EXERCISE
Print out every record exactly as it appears.

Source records
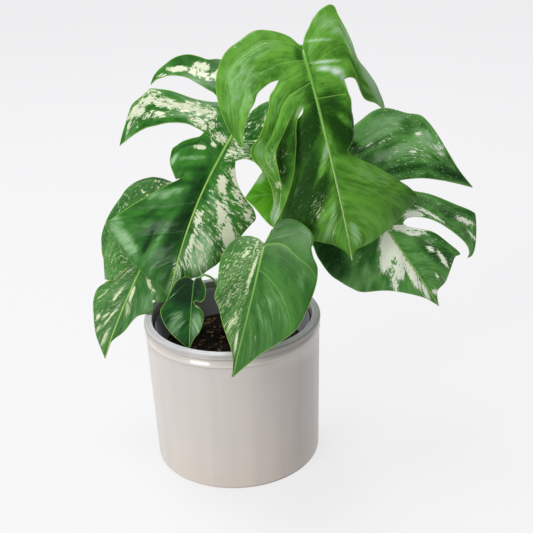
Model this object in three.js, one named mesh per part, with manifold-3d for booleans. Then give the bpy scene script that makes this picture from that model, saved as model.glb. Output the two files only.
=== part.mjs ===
// A potted albo variegated monstera: a glazed cover pot, the plastic growing pot inside it, soil,
// a short stem, and seven leaves on their stalks. Millimetres, +Z up, origin at the centre of the base.
import * as THREE from 'three';
import { mergeVertices } from 'three/addons/utils/BufferGeometryUtils.js';
import Module from 'manifold-3d';

const wasm = await Module();
wasm.setup();

// Driving dimensions of the cover pot.
const POT_HEIGHT = 155;
const LIP_RADIUS = 90;
const LIP_INNER_RADIUS = 81;
const LIP_HEIGHT = 10;
const GROOVE_DEPTH = 3.2;
const BODY_TOP_RADIUS = 87.6;
const BODY_BASE_RADIUS = 85;
const POT_FLOOR = 7;
const POT_SIDES = 48;

// The growing pot and the soil that it holds.
const GAP = 0.3;
const NURSERY_RIM_Z = 148;
const NURSERY_RIM_RADIUS = 78.5;
const NURSERY_RIM_BAND = 9;
const NURSERY_RIM_STEP = 3;
const NURSERY_BASE_RADIUS = 62;
const NURSERY_WALL = 1.4;
const NURSERY_FLOOR = 1.8;
const NURSERY_SIDES = 40;
const DRAIN_HOLES = 6;
const DRAIN_HOLE_RADIUS = 5;
const DRAIN_RING_RADIUS = 42;
const DRAIN_SIDES = 10;
const SOIL_TOP_Z = 122;
const SOIL_RELIEF = 2.2;
const SOIL_EDGE_DIP = 3;
const SOIL_SIDES = 36;
const SOIL_RINGS = 9;

// The stem stands in a plain hole in the soil.
const STEM_BASE = [4, 12, 96];
const STEM_TOP = [9, 17, 168];
const STEM_RADIUS = 11;
const STEM_SIDES = 10;
const STEM_STEPS = 16;

// Leaves.
const BLADE_THICKNESS = 1;
const MIDRIB_HALF_GAP = 0.3;
const KNEE_LENGTH = 9;
const PETIOLE_SIDES = 7;
const PETIOLE_STEPS = 10;
const RIB_SIDES = 6;
const RIB_STEPS = 11;

// Grid of a blade: steps from the midrib to the end of a split, steps along a lobe, and columns across.
const INNER_STEPS = 3;
const OUTER_STEPS = 7;
const LOBE_COLUMNS = 4;
const END_COLUMNS = INNER_STEPS;

const COLOURS = {
  ceramic: 0xb9b4ad,
  plastic: 0x5f5c69,
  soil: 0x2e2219,
  stem: 0x6c7a45,
  petiole: 0x5f8f3a,
  leafBright: 0x559a33,
  leafDark: 0x2f6b33,
};

// Surface formulas and closed solids.

const vec = (a) => new THREE.Vector3(a[0], a[1], a[2]);

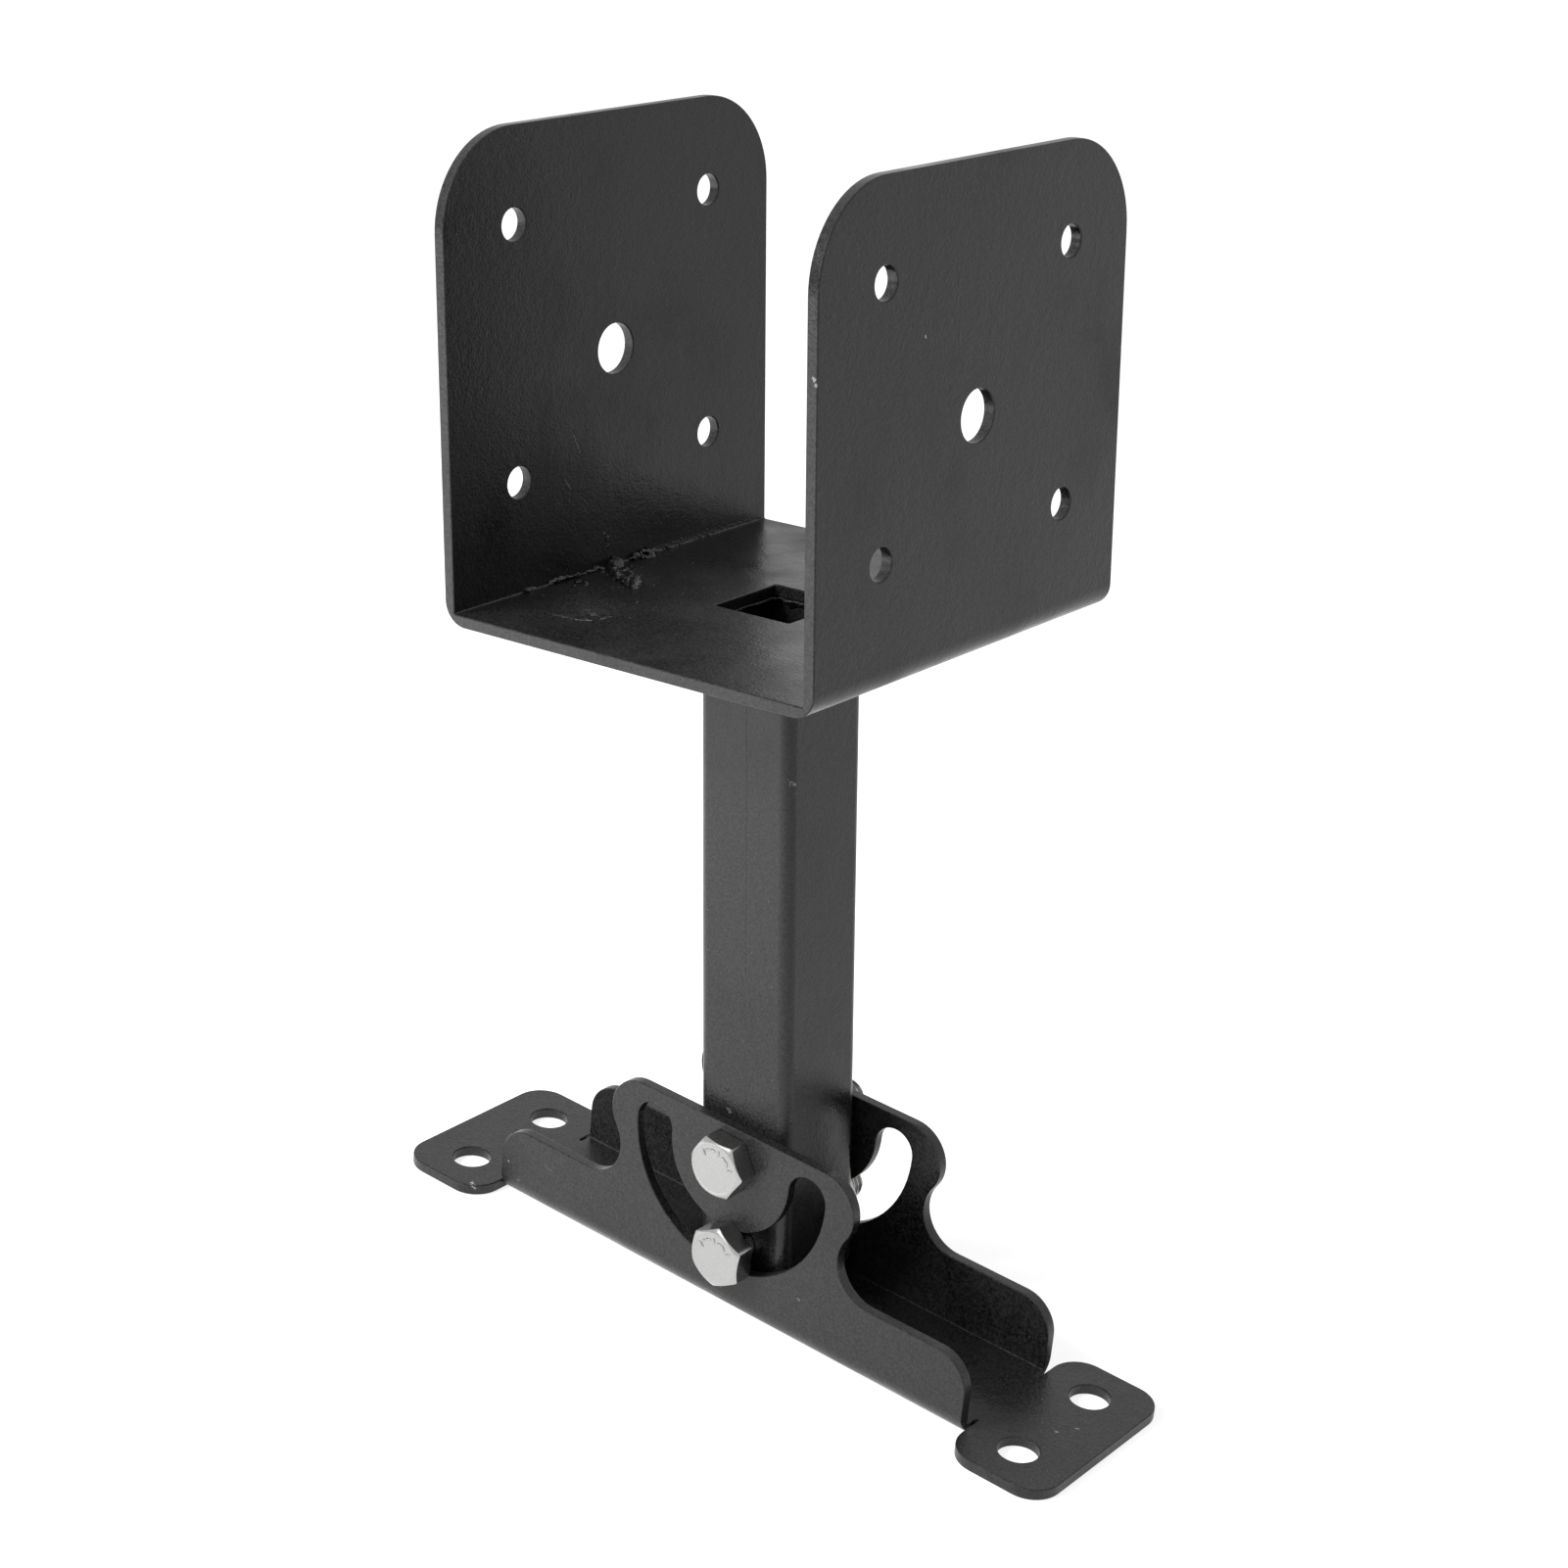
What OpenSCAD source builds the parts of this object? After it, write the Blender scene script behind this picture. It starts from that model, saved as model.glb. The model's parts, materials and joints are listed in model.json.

SOLUTION BELOW
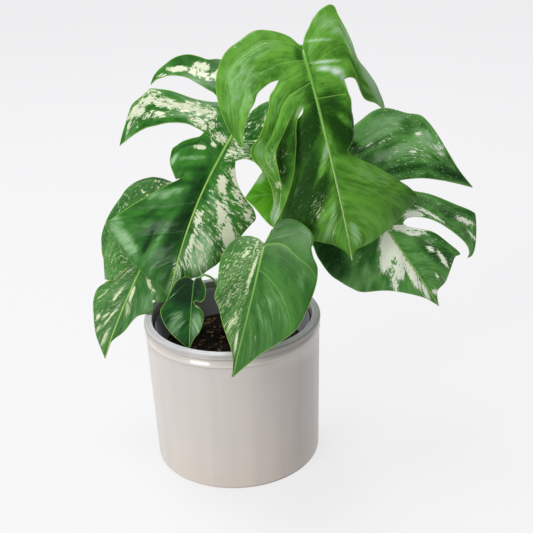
Model this object in three.js, one named mesh per part, with manifold-3d for booleans. Then give the bpy scene script that makes this picture from that model, saved as model.glb. Output the two files only.
=== part.mjs ===
// A potted albo variegated monstera: a glazed cover pot, the plastic growing pot inside it, soil,
// a short stem, and seven leaves on their stalks. Millimetres, +Z up, origin at the centre of the base.
import * as THREE from 'three';
import { mergeVertices } from 'three/addons/utils/BufferGeometryUtils.js';
import Module from 'manifold-3d';

const wasm = await Module();
wasm.setup();

// Driving dimensions of the cover pot.
const POT_HEIGHT = 155;
const LIP_RADIUS = 90;
const LIP_INNER_RADIUS = 81;
const LIP_HEIGHT = 10;
const GROOVE_DEPTH = 3.2;
const BODY_TOP_RADIUS = 87.6;
const BODY_BASE_RADIUS = 85;
const POT_FLOOR = 7;
const POT_SIDES = 48;

// The growing pot and the soil that it holds.
const GAP = 0.3;
const NURSERY_RIM_Z = 148;
const NURSERY_RIM_RADIUS = 78.5;
const NURSERY_RIM_BAND = 9;
const NURSERY_RIM_STEP = 3;
const NURSERY_BASE_RADIUS = 62;
const NURSERY_WALL = 1.4;
const NURSERY_FLOOR = 1.8;
const NURSERY_SIDES = 40;
const DRAIN_HOLES = 6;
const DRAIN_HOLE_RADIUS = 5;
const DRAIN_RING_RADIUS = 42;
const DRAIN_SIDES = 10;
const SOIL_TOP_Z = 122;
const SOIL_RELIEF = 2.2;
const SOIL_EDGE_DIP = 3;
const SOIL_SIDES = 36;
const SOIL_RINGS = 9;

// The stem stands in a plain hole in the soil.
const STEM_BASE = [4, 12, 96];
const STEM_TOP = [9, 17, 168];
const STEM_RADIUS = 11;
const STEM_SIDES = 10;
const STEM_STEPS = 16;

// Leaves.
const BLADE_THICKNESS = 1;
const MIDRIB_HALF_GAP = 0.3;
const KNEE_LENGTH = 9;
const PETIOLE_SIDES = 7;
const PETIOLE_STEPS = 10;
const RIB_SIDES = 6;
const RIB_STEPS = 11;

// Grid of a blade: steps from the midrib to the end of a split, steps along a lobe, and columns across.
const INNER_STEPS = 3;
const OUTER_STEPS = 7;
const LOBE_COLUMNS = 4;
const END_COLUMNS = INNER_STEPS;

const COLOURS = {
  ceramic: 0xb9b4ad,
  plastic: 0x5f5c69,
  soil: 0x2e2219,
  stem: 0x6c7a45,
  petiole: 0x5f8f3a,
  leafBright: 0x559a33,
  leafDark: 0x2f6b33,
};

// Surface formulas and closed solids.

const vec = (a) => new THREE.Vector3(a[0], a[1], a[2]);

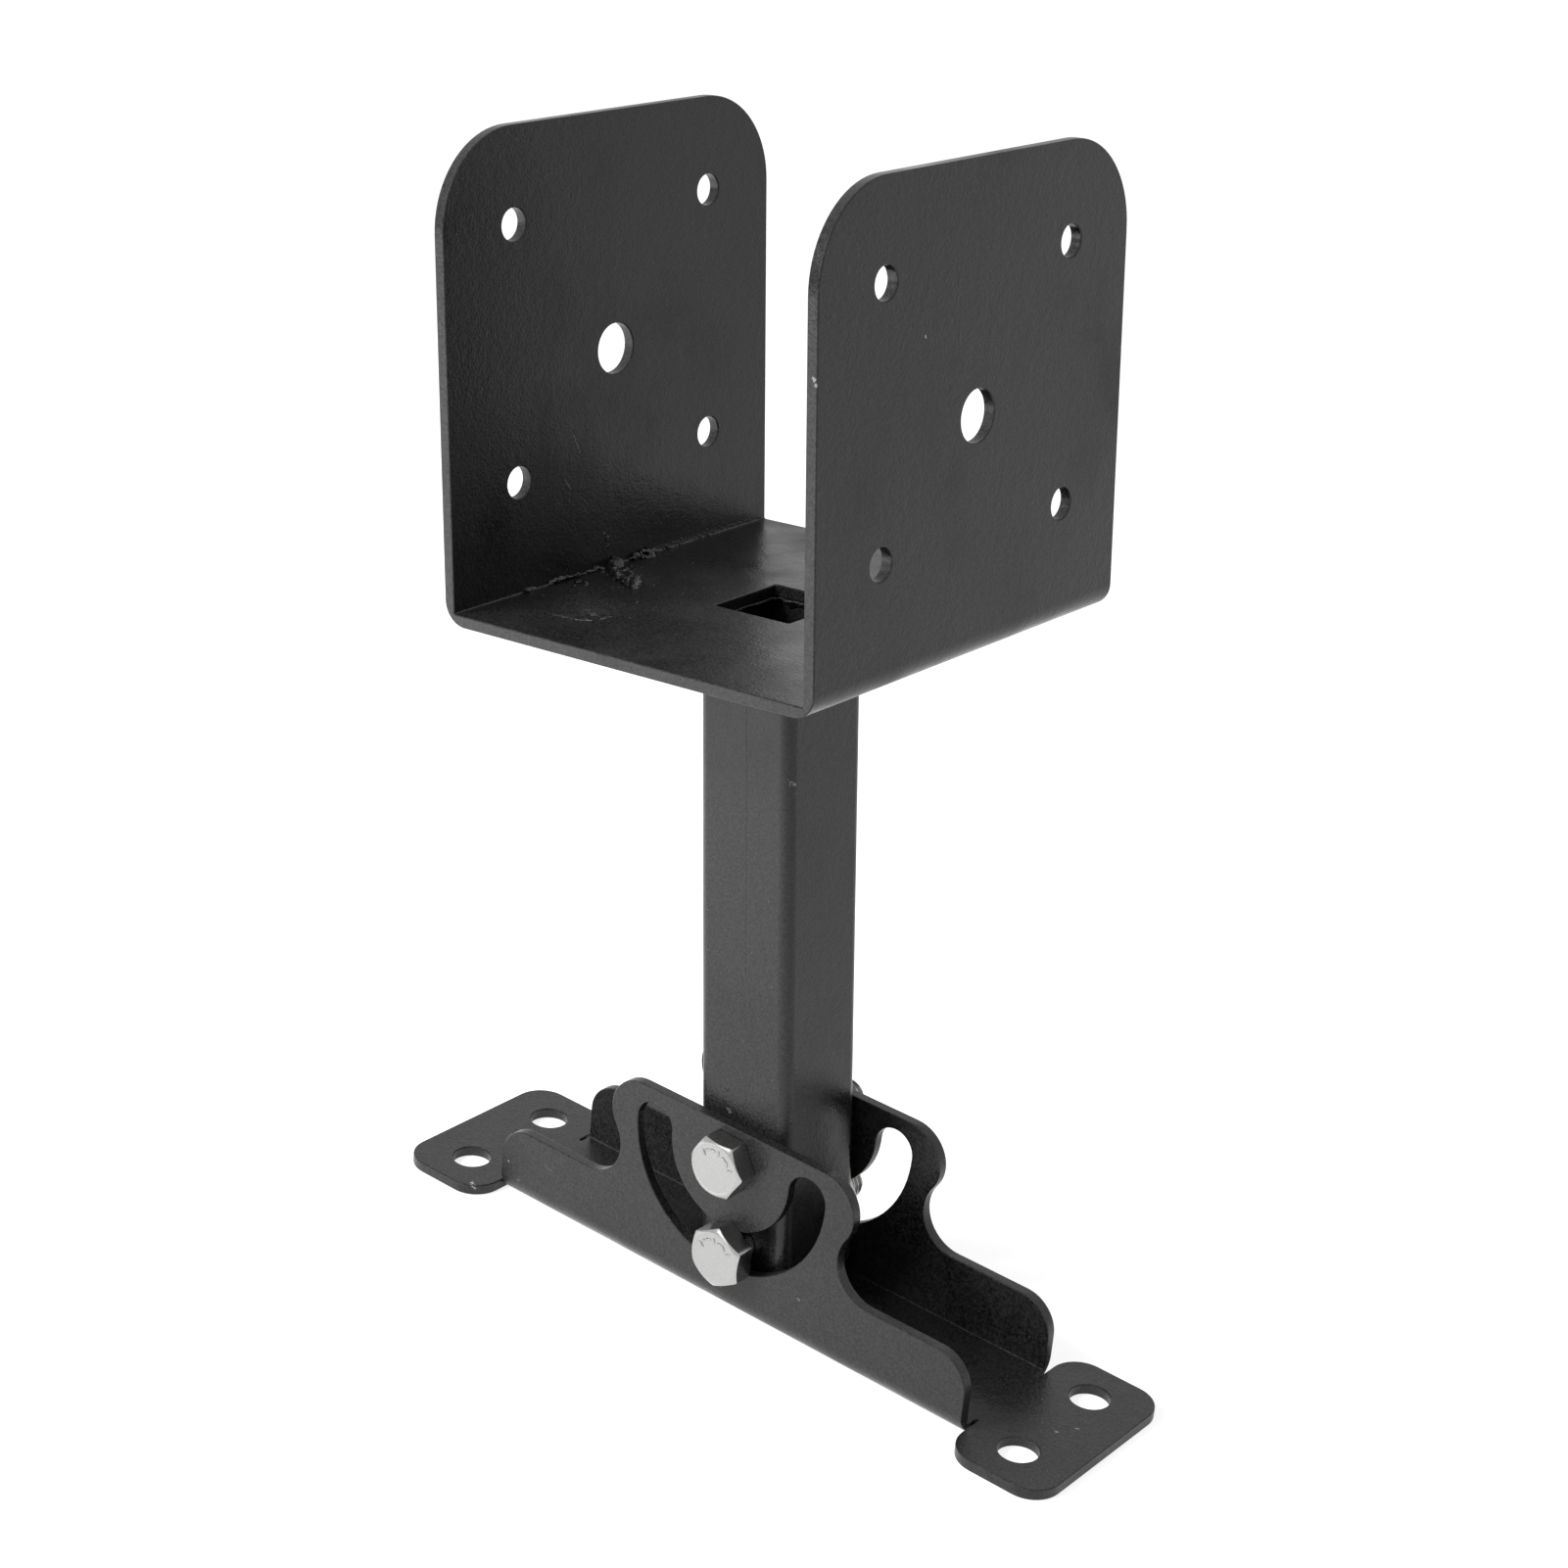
What OpenSCAD source builds the parts of this object? After it, write the Blender scene script behind this picture. It starts from that model, saved as model.glb. The model's parts, materials and joints are listed in model.json.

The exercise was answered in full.